Quantum ergodicity of a coherence-preserving SU(2) Hamiltonian system with quasiperiodic kicking.

Abstract

In this paper we study the time evolution of a quasiperiodically kicked spin system whose Hamiltonian is linear in the SU(2) generators. Since this Hamiltonian preserves SU(2) coherent states under time evolution, there is a close correspondence between the quantum evolution and the classical evolution of the system on the Bloch sphere. Such a system has previously been studied by Milonni, Ackerhalt, and Goggin [Phys. Rev. A 35, 1714 (1987)] and, with two incommensurate driving frequencies, the quantum evolution was characterized by (a) decay of the autocorrelation function of the state vector, (b) broadband power spectrum of observables, (c) ergodicity on the Bloch sphere.

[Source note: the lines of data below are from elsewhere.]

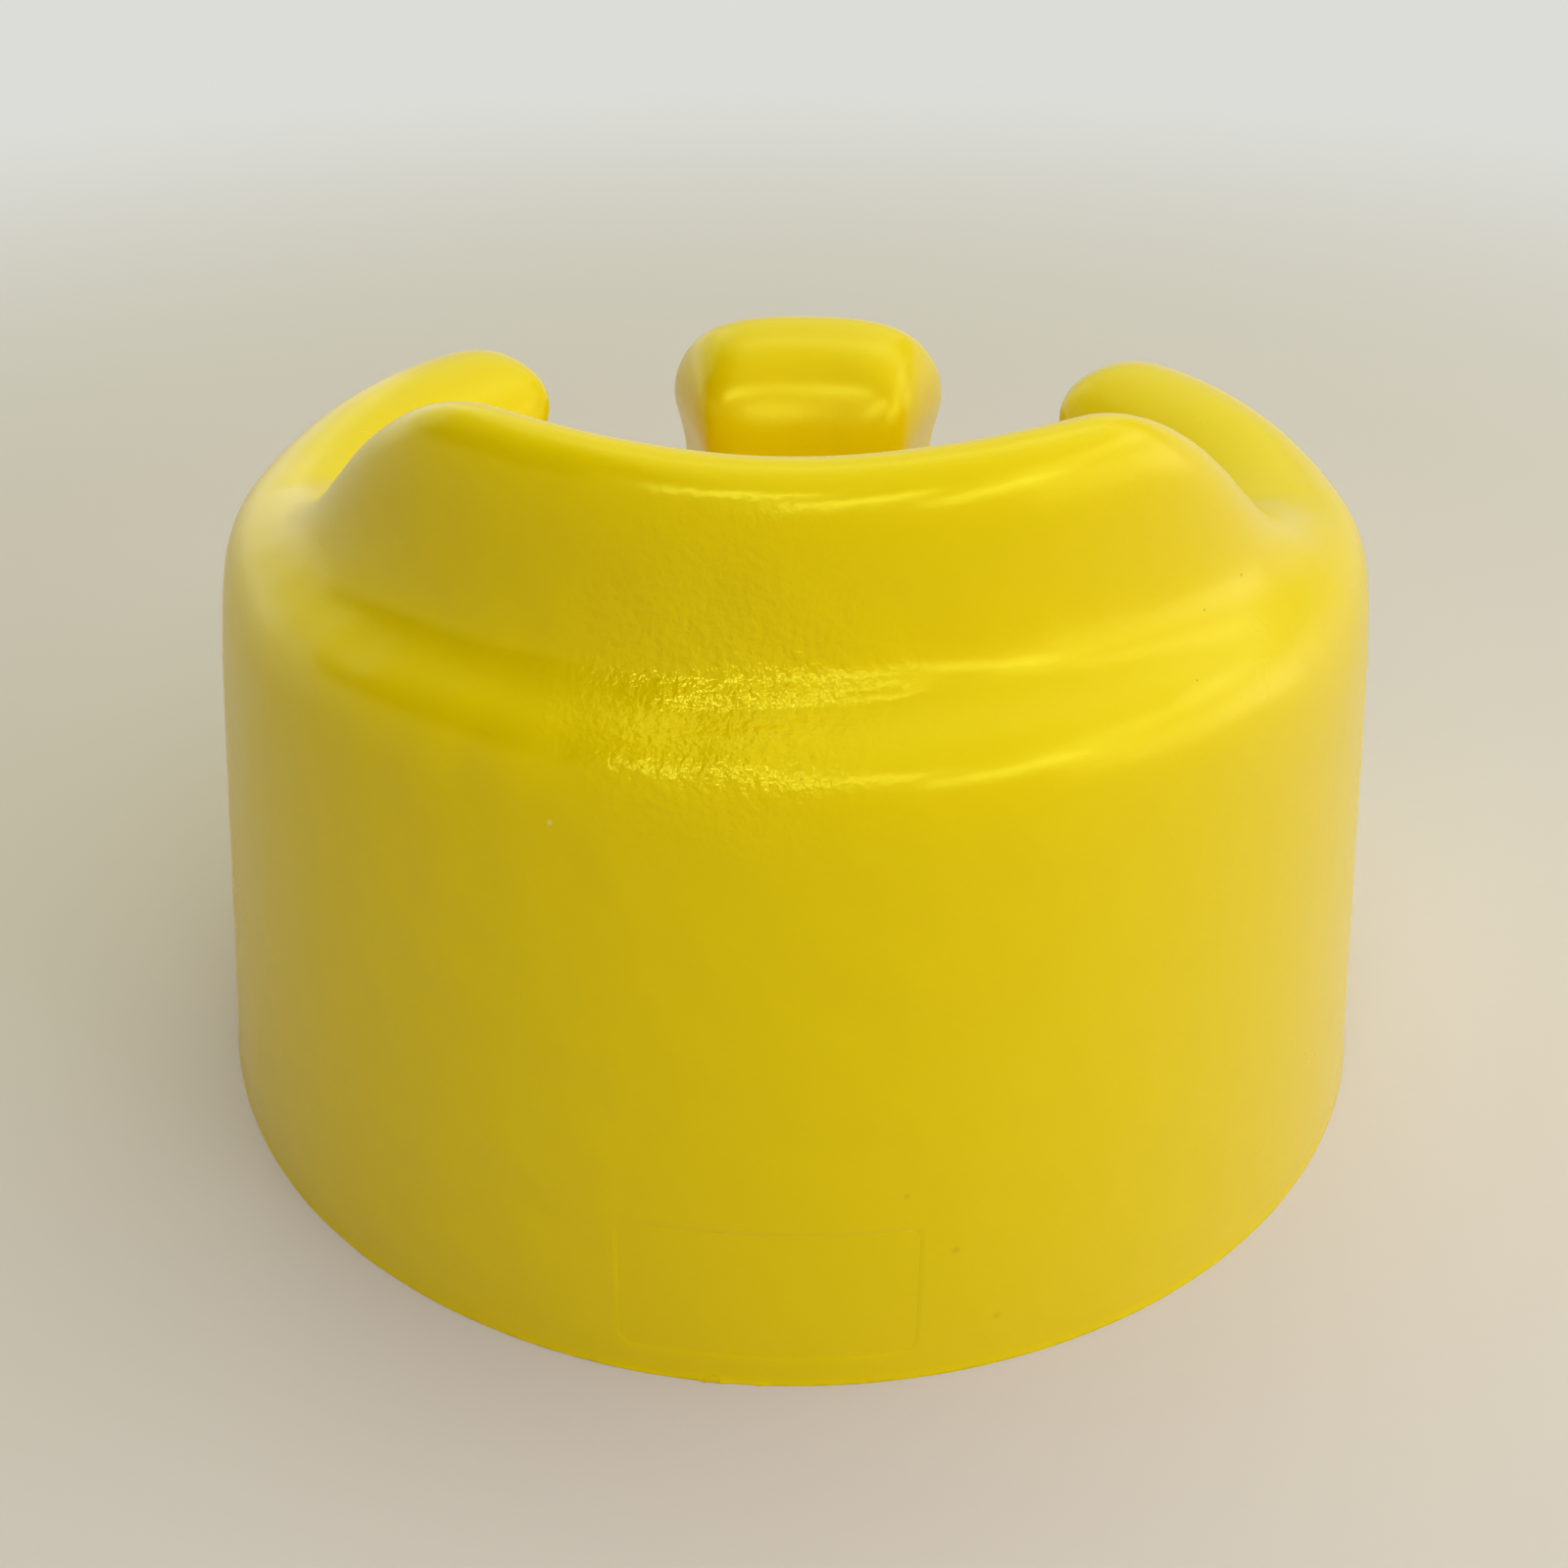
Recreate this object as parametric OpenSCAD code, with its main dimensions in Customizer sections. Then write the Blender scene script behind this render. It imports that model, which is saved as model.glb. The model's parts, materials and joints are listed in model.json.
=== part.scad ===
// Baby floor seat: a round foam moulding with a wrap-round backrest, two curled arms,
// two leg openings and a pommel between them. Millimetres. The origin is the centre of
// the foot on the floor, +Z is up, and the baby faces -Y.

/* [Body] */
// Diameter of the round foot
foot_diameter = 369; // [350:1:390]
// Lean of the outer wall from the vertical, in degrees
wall_draft = 6.8; // [5:0.1:9]

/* [Backrest] */
// Height of the crest at its two corners
back_height = 231; // [215:1:245]
// Drop of the crest between its corners
crest_dip = 3; // [0:0.5:5]
// Thickness of the crest
crest_thickness = 23; // [18:0.5:28]
// Radius of the crest's outer face
crest_radius = 136; // [132:1:140]
// Radius of the valley where the backrest's outer face starts
valley_radius = 141; // [139:1:144]
// Height of the shoulder's corner at the back
shoulder_height = 171; // [160:1:176]
// Rise of the ledge from the shoulder to the valley
ledge_rise = 11; // [7:0.5:14]
// Height over which the shoulder rounds into the wall
shoulder_round = 31; // [20:1:40]
// Half the angle of the full-height backrest, in degrees
back_half_angle = 34; // [28:1:40]
// Angle from the middle of the back to the lowest point of the side rims, in degrees
side_angle = 90; // [84:1:96]

/* [Arms] */
// Height of the rims at the sides, their lowest point
side_height = 173.5; // [162:0.5:176]
// Height of the arms at their front ends
arm_height = 177.5; // [172:0.5:184]
// Radius of the outer edge of the rims' crown
arm_radius = 152; // [149:0.5:155]
// Width of the rims' crown
arm_width = 39; // [34:0.5:43]
// Drop from the crown to the outer corner of the rims
outer_roll = 7; // [3:0.5:8]
// Drop from the crown to the inner corner of the rims
inner_roll = 14; // [8:0.5:15]
// Height over which a rim rounds into the wall
rim_round = 24; // [14:1:26]
// Angle from the middle of the back to the end of an arm, in degrees
arm_end_angle = 134; // [130:0.1:135]
// Roundness of the arm's end, seen from the side
arm_end_round = 15.5; // [14:0.5:26]
// Roundness of the outer corner of the arm's end, seen from above
arm_end_corner = 14; // [8:0.5:16]
// Roundness of the inner corner of the arm's end, seen from above
arm_inner_corner = 8; // [4:0.5:10]
// How far the arm's end stands over the leg opening
arm_overhang = 9.5; // [5:0.5:11]
// How far the leg opening is scooped out under the arm
arm_undercut = 14.5; // [6:0.5:15]

/* [Leg openings] */
// Angle from the middle of the back to the middle of a leg opening, in degrees
opening_angle = 147.5; // [146.5:0.1:148.5]
// Height of the floor of the leg openings
opening_floor = 100; // [92:1:108]
// Radius where the floor of a leg opening starts to fall to the seat pan
trough_radius = 146; // [140:1:150]
// Bend of the trough from level to steep
trough_bend = 2.8; // [2:0.1:3.5]

/* [Pommel] */
// Height of the pommel
pommel_height = 176; // [170:0.5:184]
// Width of the pommel between its side faces
pommel_width = 76.5; // [70:0.5:80]
// Radius of the pommel's middle line
pommel_radius = 132; // [128:1:136]
// Thickness of the pommel from front to back at its top
pommel_depth = 58; // [50:1:62]
// Roundness of the pommel's upper edge
pommel_round = 29; // [20:0.5:30]
// Roundness of the pommel's corners, seen from above
pommel_corner = 13; // [8:0.5:14]
// How far the pommel's head stands over its neck on each side
pommel_overhang = 8; // [6:0.5:12]
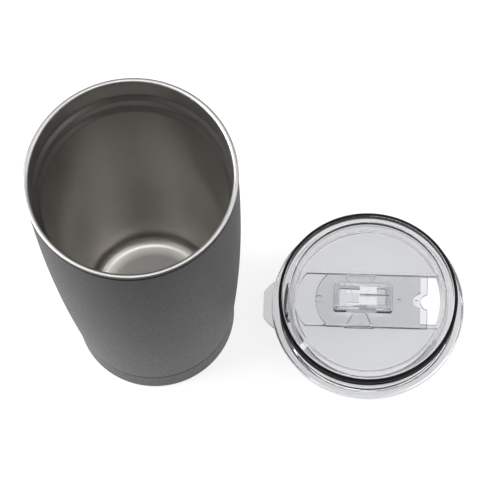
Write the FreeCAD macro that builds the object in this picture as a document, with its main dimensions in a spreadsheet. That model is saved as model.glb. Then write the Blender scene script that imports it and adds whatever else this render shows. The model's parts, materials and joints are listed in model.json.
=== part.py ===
import FreeCAD, Part
import math
import os
import re
import Sketcher

# An insulated steel tumbler and its clear press-in lid. The lid lies upside down beside the tumbler.
# Units are millimetres and degrees. The origin is the centre of the tumbler's base, +Z is up, and +X
# runs along the lid's slider, from the thumb tab towards the drinking opening.
# The lid's own pieces are drawn the right way up, with Z = 0 at the face that seats on the tumbler's
# lip, and one placement turns them over and lays them on the table.

DIMENSIONS = {
    # tumbler, outside
    "cup_height": 171.5,
    "shell_radius": 43.65,
    "shell_curve": 1480,  # radius of the long, gently bulging side
    "straight_from": 156,  # above this height the side is upright
    "steel": 0.7,
    "seam_height": 15.5,  # the base cap ends here
    "seam_groove": 0.5,
    "seam_edge": 0.2,  # bevel on each side of the groove
    "foot_radius": 36.65,
    "foot_round": 1.6,
    "neck_radius": 36.2,  # the shell's lower end, inside the base cap
    "neck_bottom": 5,
    "stamp_radius": 29,  # a ring stamped up into the base cap
    "stamp_width": 3,
    "stamp_rise": 0.6,
    # tumbler, inside
    "liner_wall": 0.6,
    "mouth_radius": 41.7,
    "lip_radius": 43.85,
    "lip_height": 2,
    "lip_round": 0.45,
    "mouth_round": 1.2,
    "lip_bevel": 0.2,
    "gap_height": 1.2,  # a shadow gap runs round the shell, just under the lip
    "gap_depth": 0.4,
    "ring_depth": 12.5,  # the first formed step, beside the seated lid's foot
    "second_ring_depth": 20.5,
    "ring_step": 1.4,
    "ring_slope": 2.8,
    "ring_round": 2,
    "liner_curve": 2500,
    "liner_foot_radius": 30.5,
    "liner_floor": 20.5,
    "liner_corner": 6,
    # vacuum space
    "bottom_height": 8,
    "bottom_radius": 35.5,
    "boss_radius": 6,
    "boss_rise": 1.4,
    "vent_radius": 0.6,
    "seal_radius": 3.4,
    "getter_place": 18,
    "getter_radius": 4,
    "getter_height": 2,
    "holder_wall": 0.3,
    "holder_length": 17,
    "holder_width": 5,
    "foil_gap": 0.5,
    "foil": 0.3,
    "foil_end": 5,  # the foil stops short of the wall's ends by this much
    # lid
    "flange_radius": 45.1,
    "flange_height": 5,
    "flange_round": 2.8,
    "rim_inner": 41.5,
    "recess_radius": 34.6,
    "plate_top": -5.8,
    "plate_under": -7.6,
    "plug_radius": 39.9,
    "plug_bottom": -14.2,
    "land_radius": 40.2,
    "land_height": 1.2,
    "groove_radius": 39.9,
    "groove_top": -8.1,
    "groove_bottom": -13.4,
    "well_radius": 34.5,
    "well_mouth": 36.6,
    "gasket_radius": 41.7,
    "gasket_play": 0.1,
    "rib_height": 1.6,  # two sealing ribs, one along each edge of the gasket
    "rib_depth": 0.35,
    "tab_reach": 49,
    "tab_tip": 8.5,
    "tab_root": 11.5,
    "tab_under": 0.8,
    "tab_thick": 3.2,
    # slider trough in the lid
    "trough_width": 25.4,
    "trough_wall": 0.8,
    "trough_round": 0.7,
    "trough_floor": -8,
    "trough_under": -10,
    "trough_left": 33.8,
    "trough_left_arc": 18.5,
    "trough_right_arc": 34,
    "opening_left": 24.4,
    "opening_width": 23.6,
    "opening_arc": 33.6,
    "straw_depth": 3.3,
    "straw_width": 7.6,
    "straw_arc": 4.2,
    "slot_left": 13.3,
    "slot_right": 7.9,
    "slot_width": 10,
    # slider
    "slider_left": 24.5,
    "slider_right": 27.7,
    "slider_width": 25,
    "slider_thick": 1.9,
    "slider_round": 0.4,
    "dimple_depth": 1.2,
    "slider_play": 0.2,
    "slider_left_arc": 17,
    "grip_middle": -3.75,
    "grip_end": 6.9,
    "grip_waist": 2.9,
    "grip_height": 3.2,
    "grip_arc": 34,
    "hollow_near": 5.3,  # the grip is hollow below, on both sides of the legs
    "hollow_far": 11.9,
    "hollow_near_half": 2.6,
    "hollow_far_half": 5.8,
    "hollow_height": 3.9,
    "leg_gap": 0.75,
    "leg_outer": 4.4,
    "leg_half_length": 4,
    "head_reach": 9.6,
    "head_thick": 3.4,
    # retainer under the trough, clipped on the slider's legs
    "box_left": 16.1,
    "box_right": 11.6,
    "box_half_width": 7,
    "box_plate": 1.2,
    "box_wall": 1.2,
    "box_height": 5.6,
    "box_corner": 1.6,
    "box_draft": 7,
    "box_hole_left": 10,
    "box_hole_right": 4.2,
    "tongue_half_width": 2.2,
    "tongue_tip": 4.3,
    # where the lid lies
    "lid_x": 99.4,
    "lid_y": 4.8,
}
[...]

We expand upon their work to study the corresponding behavior of the motion on a symplectic phase space and the decay of the autocorrelation function of the state vector. When the forcing strength is such that the motion is localized in phase space, the autocorrelation function shows revivals. When the motion is ergodic the autocorrelation function rapidly decays without revivals. The classical motion however is not chaotic, there is no sensitive dependence on initial conditions. For three incommensurate frequencies, the motion is more delocalized than for two frequencies for a fixed forcing strength.